A man with the sleeping boy in his arms is scoping out the shelves, thinking of purchasing them for an art gallery he runs in Belen. He stops next to a beauty that houses the last of Doster's jewelry stock. The shelf came with the first space she rented. "At my 25th anniversary, I was going to throw it out the back door. I was so sick of it," she says fondly. "Some friends of mine convinced me to cover it in copper and put rolling glass shelves in it. I still have it." Before this interview's over, the gallery owner will have written down a bid for that case and many others in the store.
"The first time I went for a loan, I didn't get it," she says. "And I know it was because I'm a woman with a small business." Being a woman in business was harder in the '70s, she says, and she realizes that in hindsight. "But it wasn't insurmountable. And I didn't know any better, so I just kept persevering."
Doster guest-lectured at business courses, and the No. 1 piece of advice she gave to students: "If you aren't totally enthusiastic, if you aren't absolutely passionate about it, don't do it." For the last few years, even before she moved out of her Central location a few blocks west from where she is now, Doster felt spent. She hoped the move would rejuvenate her, and she threw herself full-bore into remodeling the new space. It took a long time to realize that she needed to take her own advice.

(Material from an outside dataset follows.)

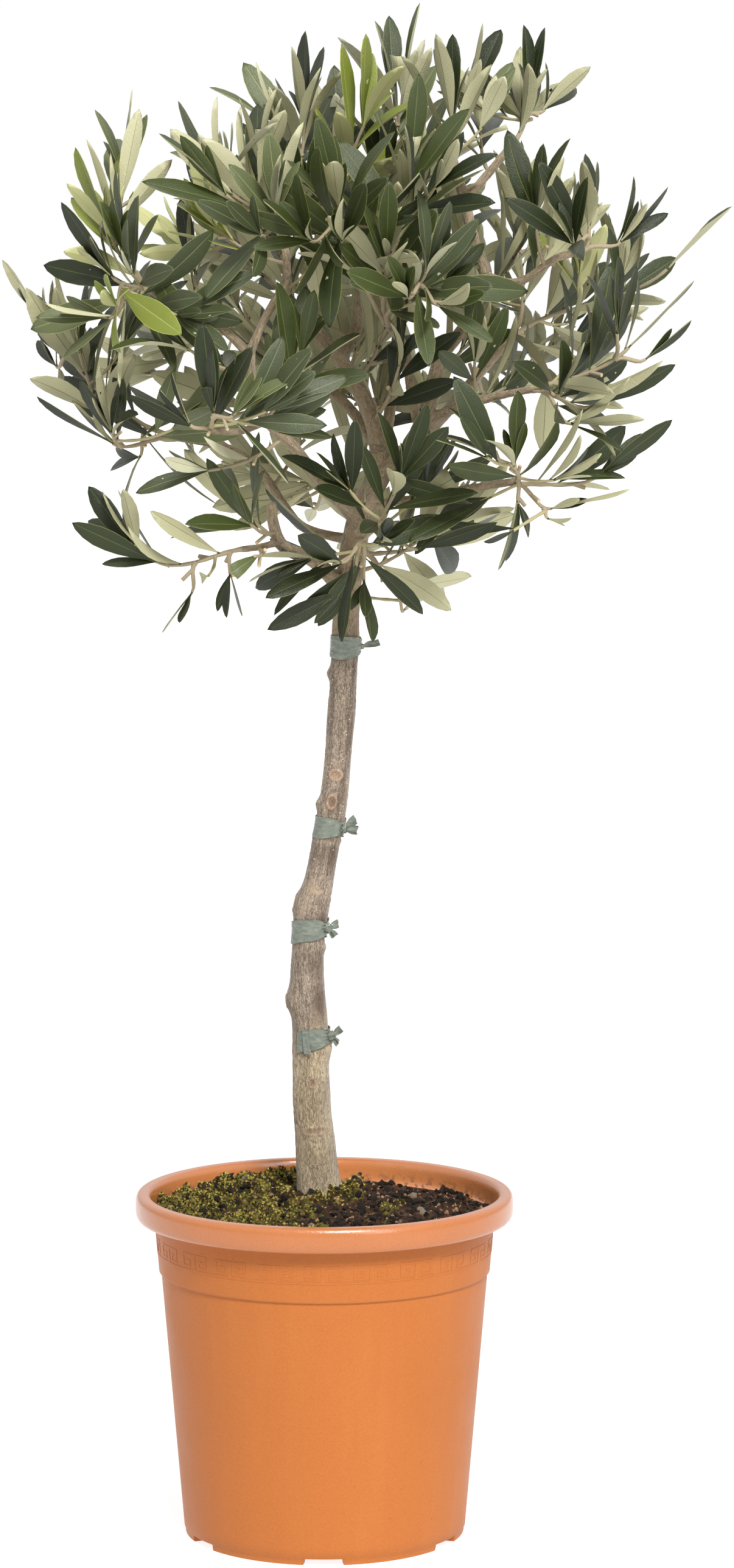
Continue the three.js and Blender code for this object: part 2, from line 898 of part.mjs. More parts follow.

She was no longer fully immersed in her shop, and so she knew it was time to call it a day.
The focus of Doster's store has always been to remind women that they need to take care of themselves and their girlfriends. "I always wanted it to be about women remembering that we nurture everybody else, and it's OK to do that for ourselves, too." Doster admits that though she uses her products, she's never really nurtured herself. "It's pitiful, really," she says. "I spend all day telling women how to take care of themselves, the rituals, and then I don't do it myself." She laughs loudly. "But I will now. I'll have time."